→ Job: Output every line of the data exactly as it appears.

→ Data block:
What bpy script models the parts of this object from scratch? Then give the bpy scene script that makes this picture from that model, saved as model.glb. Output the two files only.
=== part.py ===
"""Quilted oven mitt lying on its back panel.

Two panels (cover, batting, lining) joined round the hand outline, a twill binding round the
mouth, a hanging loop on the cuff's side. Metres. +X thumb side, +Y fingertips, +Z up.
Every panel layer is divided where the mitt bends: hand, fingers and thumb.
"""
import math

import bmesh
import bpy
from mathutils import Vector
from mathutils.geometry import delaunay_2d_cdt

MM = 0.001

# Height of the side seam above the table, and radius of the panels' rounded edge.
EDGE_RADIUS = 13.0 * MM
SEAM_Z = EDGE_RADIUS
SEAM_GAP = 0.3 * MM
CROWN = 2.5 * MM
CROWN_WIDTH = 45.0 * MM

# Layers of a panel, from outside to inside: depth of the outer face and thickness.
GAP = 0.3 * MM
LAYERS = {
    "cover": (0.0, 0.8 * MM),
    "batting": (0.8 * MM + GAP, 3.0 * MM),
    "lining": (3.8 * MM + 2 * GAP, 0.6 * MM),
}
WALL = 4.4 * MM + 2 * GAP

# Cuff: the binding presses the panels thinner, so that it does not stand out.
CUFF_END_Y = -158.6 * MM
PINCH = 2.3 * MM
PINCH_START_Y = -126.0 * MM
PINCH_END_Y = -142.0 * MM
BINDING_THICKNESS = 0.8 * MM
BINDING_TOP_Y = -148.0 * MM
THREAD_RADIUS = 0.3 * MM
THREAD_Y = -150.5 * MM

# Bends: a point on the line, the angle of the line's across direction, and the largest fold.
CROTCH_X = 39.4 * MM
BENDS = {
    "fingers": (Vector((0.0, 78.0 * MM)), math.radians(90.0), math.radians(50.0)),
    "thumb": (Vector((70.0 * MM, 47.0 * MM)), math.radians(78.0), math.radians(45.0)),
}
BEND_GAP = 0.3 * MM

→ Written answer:
What bpy script models the parts of this object from scratch? Then give the bpy scene script that makes this picture from that model, saved as model.glb. Output the two files only.
=== part.py ===
"""Quilted oven mitt lying on its back panel.

Two panels (cover, batting, lining) joined round the hand outline, a twill binding round the
mouth, a hanging loop on the cuff's side. Metres. +X thumb side, +Y fingertips, +Z up.
Every panel layer is divided where the mitt bends: hand, fingers and thumb.
"""
import math

import bmesh
import bpy
from mathutils import Vector
from mathutils.geometry import delaunay_2d_cdt

MM = 0.001

# Height of the side seam above the table, and radius of the panels' rounded edge.
EDGE_RADIUS = 13.0 * MM
SEAM_Z = EDGE_RADIUS
SEAM_GAP = 0.3 * MM
CROWN = 2.5 * MM
CROWN_WIDTH = 45.0 * MM

# Layers of a panel, from outside to inside: depth of the outer face and thickness.
GAP = 0.3 * MM
LAYERS = {
    "cover": (0.0, 0.8 * MM),
    "batting": (0.8 * MM + GAP, 3.0 * MM),
    "lining": (3.8 * MM + 2 * GAP, 0.6 * MM),
}
WALL = 4.4 * MM + 2 * GAP

# Cuff: the binding presses the panels thinner, so that it does not stand out.
CUFF_END_Y = -158.6 * MM
PINCH = 2.3 * MM
PINCH_START_Y = -126.0 * MM
PINCH_END_Y = -142.0 * MM
BINDING_THICKNESS = 0.8 * MM
BINDING_TOP_Y = -148.0 * MM
THREAD_RADIUS = 0.3 * MM
THREAD_Y = -150.5 * MM

# Bends: a point on the line, the angle of the line's across direction, and the largest fold.
CROTCH_X = 39.4 * MM
BENDS = {
    "fingers": (Vector((0.0, 78.0 * MM)), math.radians(90.0), math.radians(50.0)),
    "thumb": (Vector((70.0 * MM, 47.0 * MM)), math.radians(78.0), math.radians(45.0)),
}
BEND_GAP = 0.3 * MM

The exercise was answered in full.